The average asking price on the site is up by £3,843 to yet another high of £307,033, a monthly rise of 1.3%.

The rush of BTL'ers trying to beat the Chancellor’s April 1st second home stamp duty deadline is blamed for creating upward pressure from the lower end of the market (2 bed properties), that has then fed through to the 'second steppers' that has then helped fuelled interest up all steps of the property ladder.

Rightmove's analyst, Miles Shipside,  comments: 

“The onset of spring is traditionally when the housing market swings into full-on action, and while the early Easter this year could be credited with its very active current state, the housing market actually received a much earlier kick-start at the end of November. Chains need a buyer at the bottom to enable everyone to move, and that was boosted by investors looking to avoid the 3% levy introduced on April 1st."

Although April saw demand at the bottom sector of the market fall away, thanks to the end of the pre-April BTL surge, with prices falling 1.4%, the rest of the market has continued to push on.

The positive 'chain reaction fuelled by the 'BTL surge ' has enabled owner-occupiers to sell at the cheaper end of the market and trade up, and so on....
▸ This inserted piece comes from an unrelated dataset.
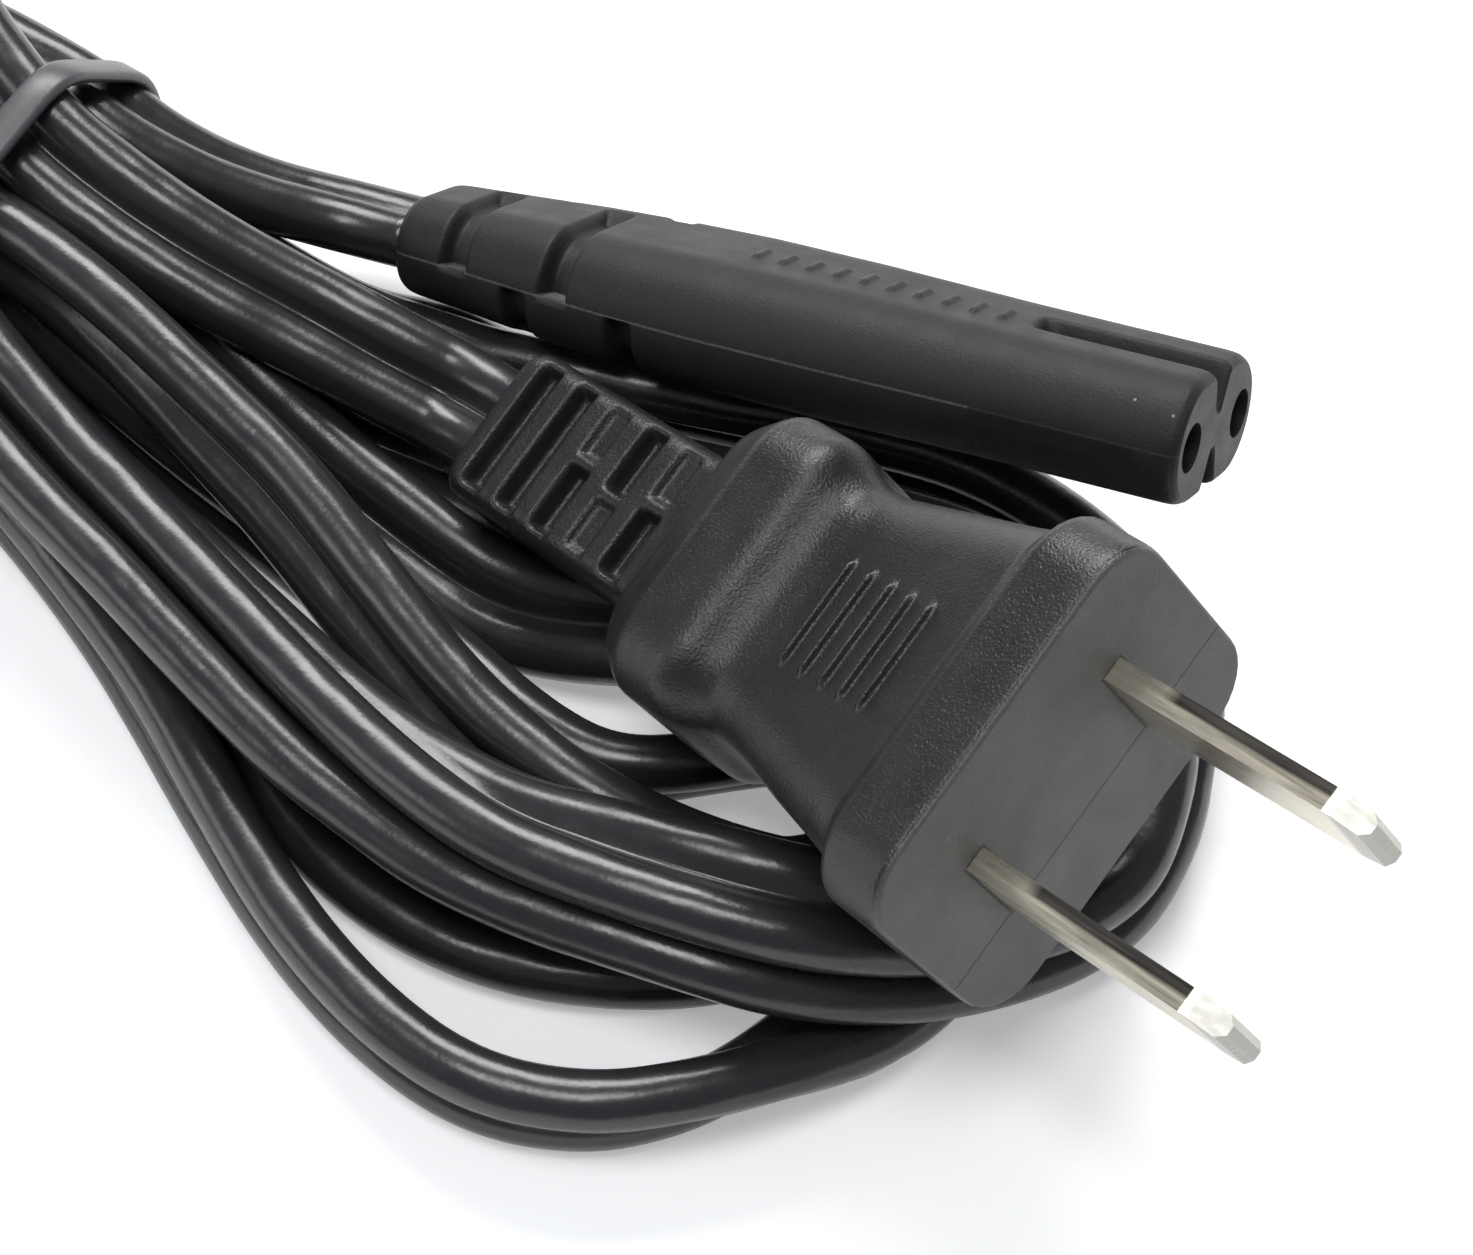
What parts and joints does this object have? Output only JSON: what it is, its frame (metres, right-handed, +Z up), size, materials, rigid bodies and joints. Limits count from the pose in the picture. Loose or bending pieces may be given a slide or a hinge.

This has meant the typical second-stepper sector (three or four bedrooms excluding four bedroom detached properties) has seen prices go up by 0.6% (+£1,512) in April month, a rise of 8.6% (+£20,519) over 12 months. 

Those at the top of the ladder’ (four bedroom detached and five bedrooms or more) saw the biggest April rise,  up 1.9% (+£9,970), bringing the annual growth rate to 5.1%.
Rightmove's analyst, Miles Shipside,  comments:

While some felt that there would be a stampede of existing landlords selling to other landlords, these figures indicate that many of those who sold during the buy-to-let rush were actually first-time sellers looking to trade up. They used the heightened demand from investors competing fiercely with first-time buyers to springboard themselves onto the next rung of the housing ladder. After several years of being held back from moving by post-credit-crunch price doldrums, they have now benefitted from a heady combination of price growth, historically cheap interest rates, and confidence of a quick sale with purchasers working to a tight deadline. Trader-uppers have now been unleashed and this has spread demand upwards and helped to form longer chains. Interestingly there has been a stamp duty double-whammy effect pushing up prices in these higher sectors too. Earlier reforms in December 2014 reduced stamp duty for all properties priced below £937,000, especially around the previous punitive thresholds, also boosting demand and prices.

It appears that first time buyers are becoming increasingly excited to have less competition and the 3% advantage over their 'landlording' rivals, with Rightmove experiencing its busiest March on record.
Rightmove's analyst, Miles Shipside,  comments: 

There’s a whole army of aspiring first-time buyers keen to get on the ladder and they now have a 3% price advantage over the formerly more agile legion of landlords, some of whom have retreated for the time being. First-time buyers could fill some of the gap but sellers of properties with two bedrooms or fewer need to realise that with less overall demand they need to price cheaper to match first-time buyers and highly-taxed investors.”